ATF: Gun traces increased 11 percent in 2017

ATF Firearms Specialist Richard Vasquez is surrounded by a cache of firearms in the gun vault on March 5, 2010, at the ATF National Tracing Center in Martinsburg, West Virginia. Vasquez has since retired from the agency. (Photo: Ricky Carioti/The Washington Post via Getty Images)

Gun traces spiked double digits in 2017, according to federal data released this week. The National Tracing Center recovered and traced more than 322,000 firearms last year, an 11.3 percent increase over 2016.

Janice Kemp, a spokeswoman with the Bureau of Alcohol, Tobacco, Firearms and Explosives, told Guns.com the data suggests increased participation from state and local law enforcement in federal tracing programs.

“The information provides investigative leads to law enforcement and can link a suspect to a firearm in a criminal investigation, help identify potential firearm traffickers, and detect in-state, interstate and international firearms trafficking patterns, including the sources and types of crime guns used,” Kemp said.

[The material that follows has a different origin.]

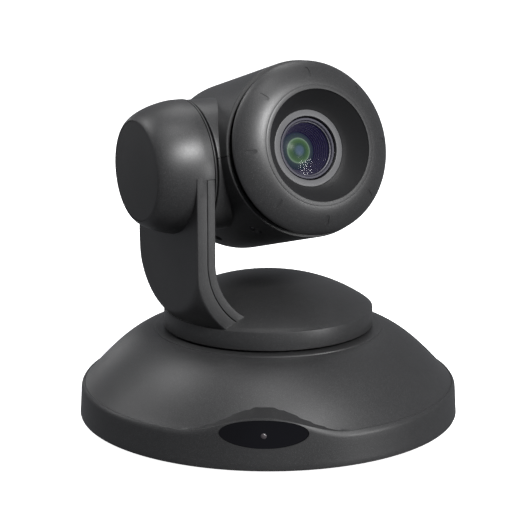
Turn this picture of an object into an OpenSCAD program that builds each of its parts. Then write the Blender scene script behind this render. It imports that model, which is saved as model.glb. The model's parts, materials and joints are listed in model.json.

The NTC is the only agency authorized to track firearms in the United States. It’s headquarters — located in Martinsburg, West Virginia — houses more than 17,000 guns, an untold number of Form 4473s and other hard copy documents necessary to complete tracing investigations. Federal law restricts the creation of any digital, searchable database of gun sales or gun owners, so agents at the NTC use an archaic system to track the movement of firearms from manufacturer to the original point of sale in the commercial market “to identify an unlicensed purchaser.”

“The data we glean from traces can be used to highlight the types of firearms being sold or brought into specific states, as well as capture the original state where the firearm was purchased,” Kemp said. “This helps investigators take violent offenders off the streets.”

California ranked number one for most recovered and traced firearms in 2017, according to the data, with more than 41,000 guns intercepted by law enforcement. The ATF said the majority of traces involve 9mm handguns, followed by other pistols, revolvers, rifles and shotguns.

The NTC said it processed more than 408,000 tracing requests last year — the most ever recorded in the center’s 30-year history.